Season with salt and pepper to taste. Enjoy!
This stew will keep well in the refrigerator for 4 days.
Also in the photo is my favorite compliment to this stew- Crusty Irish Soda Muffins. I used to make these when I was a kid, and I still love them to sop up the final juices of a tasty stew. As the name implies, they are a crumbly, not overly-moist, muffin. They are meant to be sliced in half and bathed in a pat of butter! (The recipe makes about 18 muffins. I usually halve the recipe).
Crusty Irish Soda Muffins
- 4 cups flour
- 1 tsp salt
- 3 tsp baking powder
- 1 tsp baking soda
- 1/8 to 1/4 cup sugar, to taste*
- 1/8 tsp ground cinnamon or 1/4 tsp ground cardamom
- 4 Tbsp butter, cold
- 1 egg
- 1 3/4 cup buttermilk**
** I never have buttermilk on hand, and don't like to buy it for one recipe. You can make your own "buttermilk" or sour milk, using about 1 Tbsp of mild vinegar (cider vinegar or rice vinegar) per 1 cup of milk.
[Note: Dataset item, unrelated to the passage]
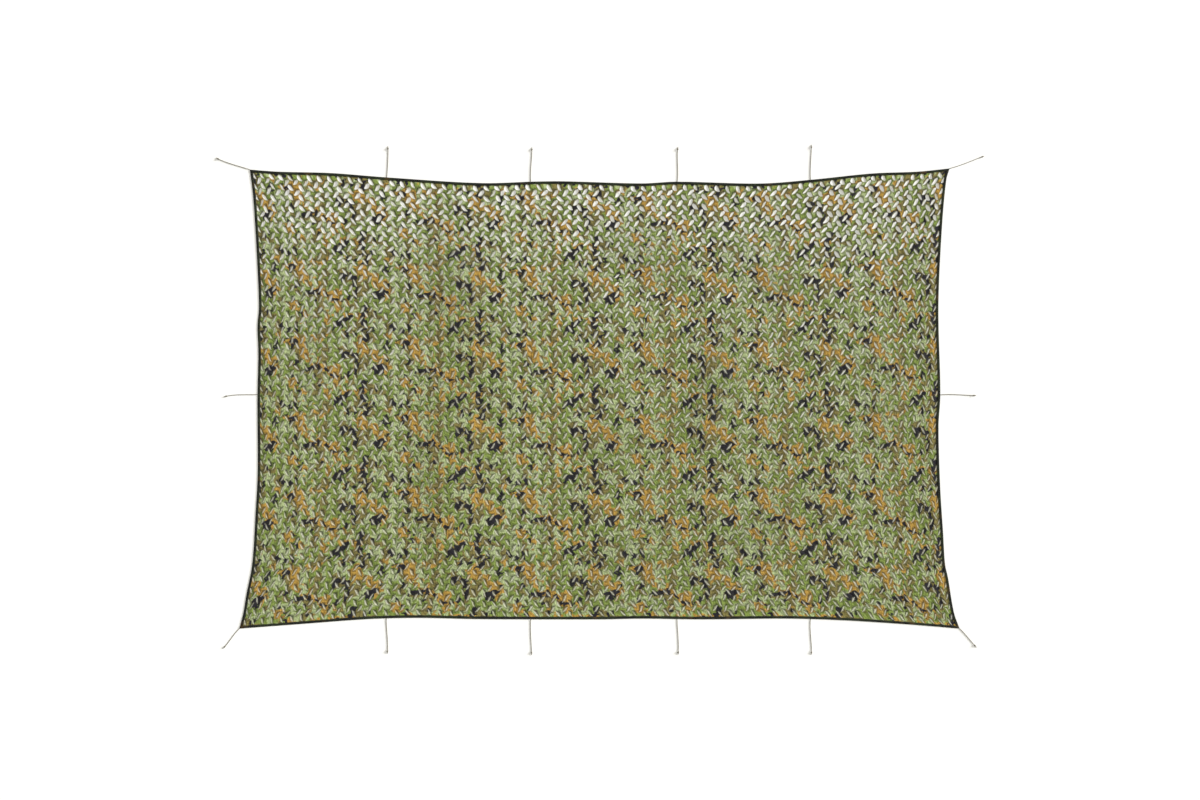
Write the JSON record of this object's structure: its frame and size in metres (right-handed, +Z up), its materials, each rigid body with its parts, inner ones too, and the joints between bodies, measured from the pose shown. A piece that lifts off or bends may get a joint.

In a large bowl, combine flour through spice. Using a pastry blender, cut in butter until mixture forms even crumbs. (If making a sweet version of this muffin with the raisins, as mention above, add the raisins after the butter, being sure to coat well with the flour mixture).
Beat egg lightly and add to buttermilk. Add wet mixture to dry mixture and stir until well blended. Batter will be very thick and lumpy.
Spoon into 18 well-greased 2" muffin cups. Each cup will be pretty full. Bake at 350 degrees for 30 to 35 minutes, until golden. An inserted toothpick should come out clean.
Serve hot from the oven, and don't forget to serve with butter... Yum!